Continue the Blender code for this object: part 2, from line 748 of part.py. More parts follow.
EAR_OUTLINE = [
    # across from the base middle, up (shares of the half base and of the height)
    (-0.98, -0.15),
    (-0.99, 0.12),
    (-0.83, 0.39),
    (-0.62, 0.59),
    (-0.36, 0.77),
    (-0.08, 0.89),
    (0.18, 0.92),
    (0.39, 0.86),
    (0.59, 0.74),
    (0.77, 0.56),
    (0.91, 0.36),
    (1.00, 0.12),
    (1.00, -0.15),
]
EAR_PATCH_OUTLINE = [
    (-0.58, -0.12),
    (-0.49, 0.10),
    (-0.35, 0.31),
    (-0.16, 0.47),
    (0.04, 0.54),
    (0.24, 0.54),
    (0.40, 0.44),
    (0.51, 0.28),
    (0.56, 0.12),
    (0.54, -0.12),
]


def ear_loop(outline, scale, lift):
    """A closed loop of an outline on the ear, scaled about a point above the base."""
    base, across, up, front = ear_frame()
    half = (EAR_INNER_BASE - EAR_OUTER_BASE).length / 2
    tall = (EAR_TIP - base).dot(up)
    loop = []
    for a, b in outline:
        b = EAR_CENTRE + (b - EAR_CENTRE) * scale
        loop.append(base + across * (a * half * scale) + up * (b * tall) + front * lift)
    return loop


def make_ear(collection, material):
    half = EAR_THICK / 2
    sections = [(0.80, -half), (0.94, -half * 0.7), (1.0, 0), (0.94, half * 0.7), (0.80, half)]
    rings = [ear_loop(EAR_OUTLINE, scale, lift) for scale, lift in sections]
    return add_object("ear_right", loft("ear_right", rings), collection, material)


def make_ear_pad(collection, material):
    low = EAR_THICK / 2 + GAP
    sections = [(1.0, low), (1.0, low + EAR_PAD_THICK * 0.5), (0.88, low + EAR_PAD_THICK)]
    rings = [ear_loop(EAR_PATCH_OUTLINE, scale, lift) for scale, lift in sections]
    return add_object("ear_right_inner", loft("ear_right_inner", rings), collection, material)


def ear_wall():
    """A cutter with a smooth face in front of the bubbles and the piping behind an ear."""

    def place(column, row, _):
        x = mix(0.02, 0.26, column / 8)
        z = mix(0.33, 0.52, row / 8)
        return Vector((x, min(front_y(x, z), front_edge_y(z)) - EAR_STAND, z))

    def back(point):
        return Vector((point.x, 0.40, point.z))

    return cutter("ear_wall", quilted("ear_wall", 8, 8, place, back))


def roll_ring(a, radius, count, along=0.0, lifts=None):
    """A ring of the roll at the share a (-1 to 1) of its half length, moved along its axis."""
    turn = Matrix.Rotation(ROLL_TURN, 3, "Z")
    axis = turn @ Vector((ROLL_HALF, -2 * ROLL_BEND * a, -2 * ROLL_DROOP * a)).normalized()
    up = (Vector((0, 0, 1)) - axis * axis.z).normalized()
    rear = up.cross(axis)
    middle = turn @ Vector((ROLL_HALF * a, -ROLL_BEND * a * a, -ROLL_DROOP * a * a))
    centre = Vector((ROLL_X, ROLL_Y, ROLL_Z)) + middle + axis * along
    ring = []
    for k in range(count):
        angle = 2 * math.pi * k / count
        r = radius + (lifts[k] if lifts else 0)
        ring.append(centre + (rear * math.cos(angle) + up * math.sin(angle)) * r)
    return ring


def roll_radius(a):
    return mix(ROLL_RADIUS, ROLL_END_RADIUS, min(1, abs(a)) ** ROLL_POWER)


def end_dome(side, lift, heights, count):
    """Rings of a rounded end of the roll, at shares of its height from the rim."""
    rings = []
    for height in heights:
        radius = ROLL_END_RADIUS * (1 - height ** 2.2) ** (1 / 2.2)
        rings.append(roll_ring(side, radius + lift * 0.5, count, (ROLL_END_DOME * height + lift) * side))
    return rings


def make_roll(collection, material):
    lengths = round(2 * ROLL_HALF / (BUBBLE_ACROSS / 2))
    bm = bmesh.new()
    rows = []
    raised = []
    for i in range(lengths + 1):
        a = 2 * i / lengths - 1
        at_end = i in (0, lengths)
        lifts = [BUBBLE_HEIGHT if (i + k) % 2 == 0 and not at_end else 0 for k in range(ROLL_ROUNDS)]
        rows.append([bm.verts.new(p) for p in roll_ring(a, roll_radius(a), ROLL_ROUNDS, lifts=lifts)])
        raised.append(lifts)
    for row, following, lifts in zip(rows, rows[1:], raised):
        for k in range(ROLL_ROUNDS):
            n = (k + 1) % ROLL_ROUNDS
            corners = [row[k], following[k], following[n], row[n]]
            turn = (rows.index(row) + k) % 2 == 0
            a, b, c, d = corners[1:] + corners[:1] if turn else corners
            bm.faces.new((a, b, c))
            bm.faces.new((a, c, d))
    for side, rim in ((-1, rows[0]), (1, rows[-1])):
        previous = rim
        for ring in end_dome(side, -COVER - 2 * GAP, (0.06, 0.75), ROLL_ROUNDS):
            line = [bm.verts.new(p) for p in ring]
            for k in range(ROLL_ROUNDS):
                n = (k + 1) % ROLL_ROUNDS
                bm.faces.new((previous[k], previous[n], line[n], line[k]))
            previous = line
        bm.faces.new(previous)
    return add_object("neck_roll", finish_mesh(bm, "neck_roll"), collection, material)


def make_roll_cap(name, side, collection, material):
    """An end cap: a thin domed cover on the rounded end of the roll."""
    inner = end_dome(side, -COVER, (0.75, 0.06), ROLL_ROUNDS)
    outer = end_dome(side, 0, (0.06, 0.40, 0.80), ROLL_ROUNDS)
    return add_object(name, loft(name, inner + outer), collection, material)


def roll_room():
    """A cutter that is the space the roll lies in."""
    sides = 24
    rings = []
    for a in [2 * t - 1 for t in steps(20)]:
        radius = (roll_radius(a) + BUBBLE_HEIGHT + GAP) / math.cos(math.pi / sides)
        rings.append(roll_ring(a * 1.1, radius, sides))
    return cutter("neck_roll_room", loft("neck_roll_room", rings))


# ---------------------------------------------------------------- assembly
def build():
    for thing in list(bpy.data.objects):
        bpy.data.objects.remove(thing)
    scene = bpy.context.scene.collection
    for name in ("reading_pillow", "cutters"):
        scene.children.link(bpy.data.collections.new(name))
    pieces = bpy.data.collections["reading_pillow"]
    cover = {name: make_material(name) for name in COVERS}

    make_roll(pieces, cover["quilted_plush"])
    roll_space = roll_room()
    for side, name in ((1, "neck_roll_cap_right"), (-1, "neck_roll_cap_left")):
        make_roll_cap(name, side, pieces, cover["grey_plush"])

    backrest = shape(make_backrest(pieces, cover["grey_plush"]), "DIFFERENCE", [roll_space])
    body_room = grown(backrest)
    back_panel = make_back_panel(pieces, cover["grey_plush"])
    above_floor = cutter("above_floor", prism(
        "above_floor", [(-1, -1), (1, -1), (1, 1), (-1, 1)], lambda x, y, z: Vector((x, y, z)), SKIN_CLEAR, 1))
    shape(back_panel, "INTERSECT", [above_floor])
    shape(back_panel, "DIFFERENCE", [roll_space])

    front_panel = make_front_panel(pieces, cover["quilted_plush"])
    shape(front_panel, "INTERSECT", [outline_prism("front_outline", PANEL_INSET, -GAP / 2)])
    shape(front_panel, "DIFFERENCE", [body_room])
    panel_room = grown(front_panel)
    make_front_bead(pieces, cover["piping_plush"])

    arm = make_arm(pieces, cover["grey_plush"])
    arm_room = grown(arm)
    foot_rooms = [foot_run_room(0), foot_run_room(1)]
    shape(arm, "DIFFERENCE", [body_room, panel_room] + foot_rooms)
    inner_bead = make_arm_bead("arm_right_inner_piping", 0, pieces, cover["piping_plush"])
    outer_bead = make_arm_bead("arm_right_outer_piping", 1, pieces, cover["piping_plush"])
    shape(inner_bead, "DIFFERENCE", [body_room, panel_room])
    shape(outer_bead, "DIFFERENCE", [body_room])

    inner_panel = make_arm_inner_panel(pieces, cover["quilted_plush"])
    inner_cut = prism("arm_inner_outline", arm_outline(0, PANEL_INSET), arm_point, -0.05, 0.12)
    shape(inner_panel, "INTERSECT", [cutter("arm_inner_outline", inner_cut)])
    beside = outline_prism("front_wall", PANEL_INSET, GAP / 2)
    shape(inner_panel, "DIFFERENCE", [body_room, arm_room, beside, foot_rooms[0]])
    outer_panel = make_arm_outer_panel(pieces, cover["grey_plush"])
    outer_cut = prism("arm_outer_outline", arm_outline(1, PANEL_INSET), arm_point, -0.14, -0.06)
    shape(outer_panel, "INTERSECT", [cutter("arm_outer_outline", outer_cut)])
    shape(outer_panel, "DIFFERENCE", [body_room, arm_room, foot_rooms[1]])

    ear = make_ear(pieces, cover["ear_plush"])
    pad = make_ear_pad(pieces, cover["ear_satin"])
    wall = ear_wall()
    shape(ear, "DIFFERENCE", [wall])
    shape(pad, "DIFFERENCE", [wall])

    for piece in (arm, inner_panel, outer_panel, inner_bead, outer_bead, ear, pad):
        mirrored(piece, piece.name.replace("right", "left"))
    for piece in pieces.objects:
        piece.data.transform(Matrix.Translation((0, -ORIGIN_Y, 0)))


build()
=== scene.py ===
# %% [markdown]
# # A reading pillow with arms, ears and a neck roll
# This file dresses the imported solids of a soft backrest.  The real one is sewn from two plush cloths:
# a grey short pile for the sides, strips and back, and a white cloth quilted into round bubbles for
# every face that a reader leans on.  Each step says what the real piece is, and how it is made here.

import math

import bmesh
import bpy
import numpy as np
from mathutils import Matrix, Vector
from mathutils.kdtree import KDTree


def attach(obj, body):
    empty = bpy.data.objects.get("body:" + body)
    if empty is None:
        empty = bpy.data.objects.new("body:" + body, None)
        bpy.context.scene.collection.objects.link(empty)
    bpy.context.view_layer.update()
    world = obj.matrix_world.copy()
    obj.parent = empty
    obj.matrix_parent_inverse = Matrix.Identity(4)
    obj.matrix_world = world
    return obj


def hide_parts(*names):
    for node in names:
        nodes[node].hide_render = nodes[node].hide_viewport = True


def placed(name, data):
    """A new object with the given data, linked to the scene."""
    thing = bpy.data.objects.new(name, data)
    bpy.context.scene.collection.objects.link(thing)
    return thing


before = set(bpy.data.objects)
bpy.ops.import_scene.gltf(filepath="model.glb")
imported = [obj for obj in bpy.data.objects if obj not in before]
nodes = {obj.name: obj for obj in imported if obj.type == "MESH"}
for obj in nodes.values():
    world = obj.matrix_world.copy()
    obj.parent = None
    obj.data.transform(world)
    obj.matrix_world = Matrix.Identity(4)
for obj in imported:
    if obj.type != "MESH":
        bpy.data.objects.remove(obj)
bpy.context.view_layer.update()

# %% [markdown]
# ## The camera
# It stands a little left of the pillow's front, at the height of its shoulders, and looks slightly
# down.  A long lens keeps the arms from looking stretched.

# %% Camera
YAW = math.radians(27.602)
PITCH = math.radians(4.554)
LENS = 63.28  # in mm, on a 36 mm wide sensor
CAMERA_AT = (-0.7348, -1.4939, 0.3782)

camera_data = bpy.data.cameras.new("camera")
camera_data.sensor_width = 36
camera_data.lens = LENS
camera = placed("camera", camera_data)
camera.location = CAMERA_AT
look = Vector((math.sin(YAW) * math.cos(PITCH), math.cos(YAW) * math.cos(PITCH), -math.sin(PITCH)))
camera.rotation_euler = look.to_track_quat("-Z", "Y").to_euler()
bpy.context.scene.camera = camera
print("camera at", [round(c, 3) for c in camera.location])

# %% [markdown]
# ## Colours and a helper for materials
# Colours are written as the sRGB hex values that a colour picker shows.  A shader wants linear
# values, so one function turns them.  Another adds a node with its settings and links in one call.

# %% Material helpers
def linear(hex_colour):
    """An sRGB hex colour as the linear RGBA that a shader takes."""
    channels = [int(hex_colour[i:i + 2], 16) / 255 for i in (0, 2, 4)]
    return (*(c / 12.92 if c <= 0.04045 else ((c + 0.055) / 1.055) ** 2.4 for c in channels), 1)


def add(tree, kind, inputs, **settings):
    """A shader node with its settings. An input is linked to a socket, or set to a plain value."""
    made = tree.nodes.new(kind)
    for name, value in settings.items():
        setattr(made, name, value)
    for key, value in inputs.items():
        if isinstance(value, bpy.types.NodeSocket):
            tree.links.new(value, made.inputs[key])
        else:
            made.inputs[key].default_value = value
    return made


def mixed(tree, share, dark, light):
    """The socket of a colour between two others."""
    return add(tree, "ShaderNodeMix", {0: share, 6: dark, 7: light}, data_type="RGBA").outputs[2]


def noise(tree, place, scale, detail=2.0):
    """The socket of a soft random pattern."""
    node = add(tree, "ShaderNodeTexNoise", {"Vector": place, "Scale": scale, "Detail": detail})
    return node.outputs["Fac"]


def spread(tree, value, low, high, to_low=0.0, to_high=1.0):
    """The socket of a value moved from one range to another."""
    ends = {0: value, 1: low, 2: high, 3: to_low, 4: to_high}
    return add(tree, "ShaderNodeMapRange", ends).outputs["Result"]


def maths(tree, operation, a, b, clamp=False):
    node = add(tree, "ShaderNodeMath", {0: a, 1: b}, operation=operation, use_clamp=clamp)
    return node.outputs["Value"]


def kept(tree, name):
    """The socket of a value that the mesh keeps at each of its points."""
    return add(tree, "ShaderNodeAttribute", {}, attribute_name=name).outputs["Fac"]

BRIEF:
Nothing beyond the required lines should be retyped: start with the line that contains "before = set(bpy.data.objects)" and finish with the line that contains "from looking stretched.".

OUTPUT:
before = set(bpy.data.objects)
bpy.ops.import_scene.gltf(filepath="model.glb")
imported = [obj for obj in bpy.data.objects if obj not in before]
nodes = {obj.name: obj for obj in imported if obj.type == "MESH"}
for obj in nodes.values():
    world = obj.matrix_world.copy()
    obj.parent = None
    obj.data.transform(world)
    obj.matrix_world = Matrix.Identity(4)
for obj in imported:
    if obj.type != "MESH":
        bpy.data.objects.remove(obj)
bpy.context.view_layer.update()

# %% [markdown]
# ## The camera
# It stands a little left of the pillow's front, at the height of its shoulders, and looks slightly
# down.  A long lens keeps the arms from looking stretched.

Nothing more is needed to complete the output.